Den Abend darauf lässt Roland Schimmelpfennig das Stück in neuem Gewand in den Kammerspielen wiederauferstehen. Sein »Besuch bei dem Vater« ist (quasi Haußmanns Diktum aufgreifend) wirklich eine Art »Platonow«-Extrakt: auch hier ein Landhaus; eine müßiggängerische Familie ohne innere Verbindung, bestehend aus dem älterem Ehepaar Heinrich und Edith mit junger Tochter; einer Stieftochter; einer Nichte; hinzu kommen als Gäste zwei weitere Frauen. Da schneit der verlorene Sohn aus einer flüchtigen Beziehung des Mannes herein, von dem dieser 20 Jahre lang nichts wusste. Hatte der Alte sich bislang zaghaft der Nichte seiner Frau angenähert, so wird er von dem Jungen augenblicklich überholt: Peter, so heißt der düster wirkende Sohn, schläft umstandslos sofort mit den wichtigsten Frauen; Edith verfällt ihm regelrecht. Auch hier setzt eine Schießerei das Ende, das den Usurpator – »Ein Fremder mit einem Anspruch auf Nähe« – zurück in den Schnee treibt.
In Schimmelpfennigs »Die Frau von früher« klang der Medea-Mythos an, dessen Weiterwirken im Heute der Meister fein-genauer Szenen testete.

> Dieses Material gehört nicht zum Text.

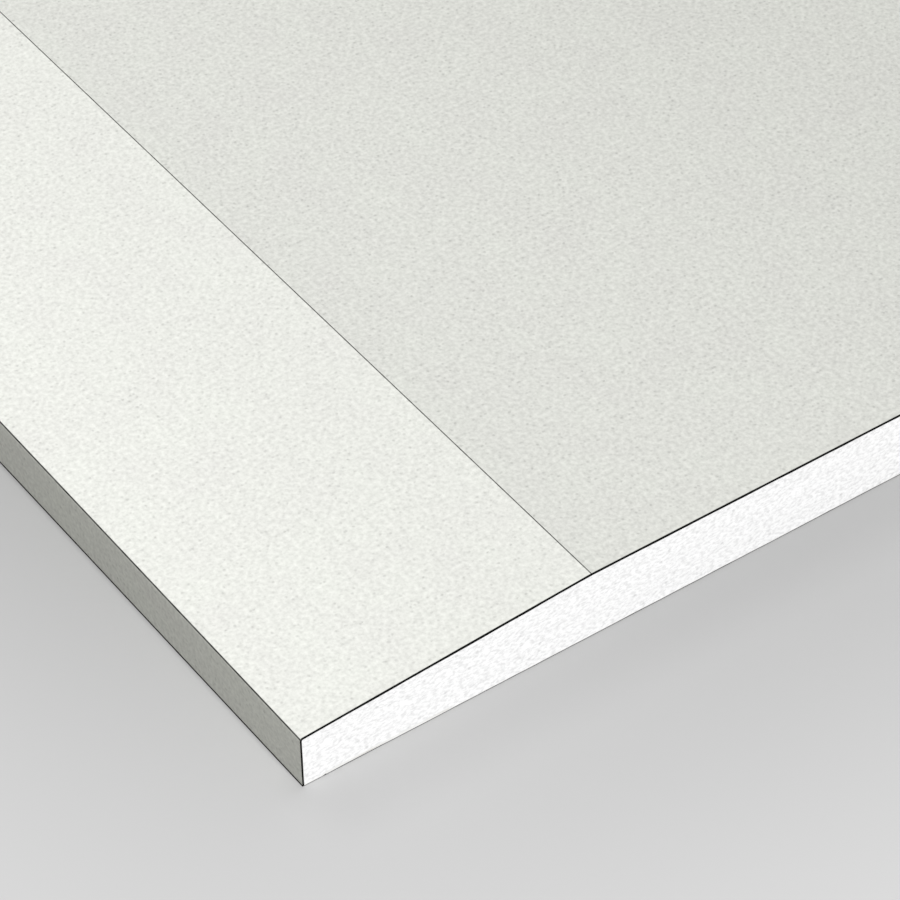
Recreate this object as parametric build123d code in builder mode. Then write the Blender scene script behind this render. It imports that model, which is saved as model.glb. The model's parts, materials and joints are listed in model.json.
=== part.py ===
from build123d import *
import os

# Drywall sheet with tapered long edges, lying flat with its face up.
# Lengths are millimetres. X runs along the sheet, Y across it and Z up, out of the face.
# The origin is the middle of the underside.

# Overall size
sheet_length = 2400.0
sheet_width = 1200.0
sheet_thickness = 12.5

# Tapered strip along each long edge, which leaves room for the joint filler and tape
taper_width = 50.0
taper_depth = 3.0

# Paper liners
face_paper_thickness = 0.35
back_paper_thickness = 0.3
core_edge_radius = 0.1  # of the gypsum inside each fold of the face paper
flap_width = 25.0  # part of the face paper that is folded under, onto the back
back_paper_inset = 4.0  # from each long edge to the edge of the back paper
flap_step_width = 1.0  # over which a flap rises to lie on the back paper, just outside its edge
flap_lift = 0.05  # of the bare strip of a flap above the plane that the sheet lies on

# Heights and places that follow from the sizes above
half_width = sheet_width / 2
long_edge_height = sheet_thickness - taper_depth
crease_place = half_width - taper_width
flap_tip_place = half_width - flap_width
back_paper_edge = half_width - back_paper_inset
fold_radius = core_edge_radius + face_paper_thickness

# Outer line of the face paper in the cross-section: from the tip of a flap along the back paper, down
# beside that paper's edge, round the long edge and up the taper to the crease. The other side is its
# mirror image.
half_wrap = [
    (flap_tip_place, back_paper_thickness),
    (back_paper_edge, back_paper_thickness),
    (back_paper_edge + flap_step_width, flap_lift),
    (half_width, flap_lift),
    (half_width, long_edge_height),
    (crease_place, sheet_thickness),
]
wrap = [(-across, up) for across, up in half_wrap] + half_wrap[::-1]

# The paper is folded round at the long edges, and only creased, with no radius, at the step of each
# flap and at the tapers.
half_wrap_radii = [0, 0, fold_radius, fold_radius, 0]
wrap_radii = half_wrap_radii + half_wrap_radii[::-1]

# Section of the face paper: a strip of one thickness that lies inside the outer line
with BuildSketch(Plane.YZ) as face_paper_section:
    with BuildLine():
        outer_line = FilletPolyline(*wrap, radius=wrap_radii)
        offset(outer_line, amount=face_paper_thickness, side=Side.RIGHT, closed=True)
    make_face()

# Section of the core: all that the outer line encloses, less the paper. The flaps are pressed into
# the core's back, so that the back paper lies flat.
with BuildSketch(Plane.YZ) as core_section:
    with BuildLine():
        enclosing_line = FilletPolyline(*wrap, radius=wrap_radii)
        Line(enclosing_line @ 1, enclosing_line @ 0)
    make_face()
    add(face_paper_section.sketch_local, mode=Mode.SUBTRACT)

# Both run the whole length of the sheet, and the saw or knife cut leaves their ends open to view.
with BuildPart() as face_paper:
    extrude(face_paper_section.sketch, amount=sheet_length / 2, both=True)

with BuildPart() as gypsum_core:
    extrude(core_section.sketch, amount=sheet_length / 2, both=True)

# The back paper is flat. It covers the core's back and most of both flaps.
with BuildPart() as back_paper:
    with BuildSketch():
        Rectangle(sheet_length, 2 * back_paper_edge)
    extrude(amount=back_paper_thickness)

face_paper.part.label = "face_paper"
gypsum_core.part.label = "gypsum_core"
back_paper.part.label = "back_paper"

os.makedirs("parts", exist_ok=True)
export_step(face_paper.part, "parts/face_paper.step")
export_step(gypsum_core.part, "parts/gypsum_core.step")
export_step(back_paper.part, "parts/back_paper.step")
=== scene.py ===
import json
import math

import bpy
import numpy as np
from mathutils import Matrix, Vector


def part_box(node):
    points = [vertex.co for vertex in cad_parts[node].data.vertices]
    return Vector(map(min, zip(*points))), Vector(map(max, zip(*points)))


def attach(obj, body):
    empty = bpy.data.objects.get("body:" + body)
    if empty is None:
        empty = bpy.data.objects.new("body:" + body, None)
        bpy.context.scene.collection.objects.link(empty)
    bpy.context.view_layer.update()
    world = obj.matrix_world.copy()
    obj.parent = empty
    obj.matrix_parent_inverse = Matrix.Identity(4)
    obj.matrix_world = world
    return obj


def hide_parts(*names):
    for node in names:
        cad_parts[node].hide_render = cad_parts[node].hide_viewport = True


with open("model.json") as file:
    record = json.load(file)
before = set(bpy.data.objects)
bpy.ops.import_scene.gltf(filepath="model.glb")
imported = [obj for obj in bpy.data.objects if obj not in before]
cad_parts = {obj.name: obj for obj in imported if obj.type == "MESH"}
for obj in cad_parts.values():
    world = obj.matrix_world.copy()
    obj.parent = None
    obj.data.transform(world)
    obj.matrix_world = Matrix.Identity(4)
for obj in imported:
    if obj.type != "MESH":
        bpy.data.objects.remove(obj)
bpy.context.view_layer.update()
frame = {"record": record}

# Sizes of the sheet in metres, from the frame
core_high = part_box("gypsum_core")[1]
face_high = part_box("face_paper")[1]
back_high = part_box("back_paper")[1]
mounts = {mount["name"]: mount for mount in frame["record"]["mounts"]}
taper_middle = mounts["taper_right"]["pos_m"]

half_length = core_high[0]
half_width = face_high[1]
sheet_thickness = face_high[2]
face_paper_thickness = face_high[1] - core_high[1]
back_paper_thickness = back_high[2]
back_half_width = back_high[1]
taper_width = 2 * (half_width - taper_middle[1])
taper_depth = 2 * (sheet_thickness - taper_middle[2])

# Sizes that the frame doesn't hold
flap_width = 0.025  # part of the face paper that is folded under, onto the back
flap_step_width = 0.001  # over which a flap comes down beside the back paper's edge
step_radii = (0.0004, 0.0008)  # of the flap's bends at the top and the bottom of that step
flap_lift = 0.00001  # of the bare strip of a flap above the plane that the sheet lies on
low_fold_radius = 0.00036  # of the paper's outer side at the bottom of a long edge
core_edge_radius = 0.0001  # of the gypsum inside the fold at the top of a long edge
crease_radius = 0.003  # of the paper's outer side where the flat face meets a taper

# Fineness of the meshes
paper_spacing = 0.0008
arc_steps = 8
core_columns = 900
core_rows = 19

crease_place = half_width - taper_width
flap_tip = half_width - flap_width
fold_radius = core_edge_radius + face_paper_thickness


def colour(red, green, blue):
    """A display colour of 0 to 255 a channel, as the linear colour that a shader takes."""
    shares = [value / 255 for value in (red, green, blue)]
    return [s / 12.92 if s <= 0.04045 else ((s + 0.055) / 1.055) ** 2.4 for s in shares] + [1.0]


# Shapes


def blurred_noise(shape, grain, seed):
    """Seeded noise on a grid, blurred by a bell curve that is grain cells wide along each axis, by
    way of its Fourier transform, and scaled to a standard deviation of one."""
    rough = np.random.default_rng(seed).standard_normal(shape)
    waves = np.meshgrid(*[np.fft.fftfreq(n) * width for n, width in zip(shape, grain)], indexing="ij")
    bell = np.exp(-2 * np.pi**2 * sum(wave**2 for wave in waves))
    blurred = np.fft.ifftn(np.fft.fftn(rough) * bell).real
    return blurred / blurred.std()


def rounded_line(corners, radii, spacing):
    """Points, outward normals and distances along straight runs that tangent arcs join. The line goes
    clockwise, so outward is on its left. An arc of radius r at a corner that turns by t starts
    r tan(t / 2) before it, and its points are its centre plus r times the turning normal. Where the
    line turns the other way, r and t are both negative."""
    corners = np.array(corners)
    runs = np.diff(corners, axis=0)
    lengths = np.linalg.norm(runs, axis=1)
    ways = runs / lengths[:, None]
    headings = np.unwrap(np.arctan2(ways[:, 1], ways[:, 0]))
    turns = -np.diff(headings)
    radii = np.array(radii) * np.sign(turns)
    cuts = np.concatenate([[0.0], radii * np.tan(turns / 2), [0.0]])
    points, normals = [], []
    for index, way in enumerate(ways):
        outward = np.array([-way[1], way[0]])
        start = corners[index] + cuts[index] * way
        run = lengths[index] - cuts[index] - cuts[index + 1]
        steps = np.linspace(0, run, max(2, round(run / spacing) + 1))
        points.append(start + steps[:, None] * way)
        normals.append(np.repeat(outward[None], len(steps), axis=0))
        if index < len(radii):
            swept = turns[index] * np.arange(1, arc_steps) / arc_steps
            angles = headings[index] + math.pi / 2 - swept
            around = np.stack([np.cos(angles), np.sin(angles)], axis=1)
            centre = start + run * way - radii[index] * outward
            points.append(centre + radii[index] * around)
            normals.append(around)
    points = np.concatenate(points)
    distances = np.concatenate([[0.0], np.cumsum(np.linalg.norm(np.diff(points, axis=0), axis=1))])
    return points, np.concatenate(normals), distances - distances[-1] / 2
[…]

Hier klingt ein anderer Mythos, der von Ödipus; vielmehr, er klingelt nur. So wie noch weiteres anklingt, etwa Tennessee Williams’ »Orpheus steigt herab« oder Motive von Jon Fosse. Doch das dramatische Hauptmovens bleibt so unausgeführt wie das Geplauder der Unterhaltungen – Schimmelpfennigs jüngstes Werk ist eine flüchtige Skizze, die die Uraufführungs-Inszenierung Elmar Goerdens mit solidem Stift undynamisch ausführt. Während die Schauspieler mit freundlicher Routiniertheit die Umrisse füllen, die der Autor ihnen hinlegte: Susanne Barth (Edith) spielt wie immer die leicht indignierte Dame; Wolfgang Hinze ist als Heinrich ein allzu glatter Grandseigneur, boulevardesk. Über die andern, an und für sich gute Schauspieler, ist diesmal kaum etwas zu sagen.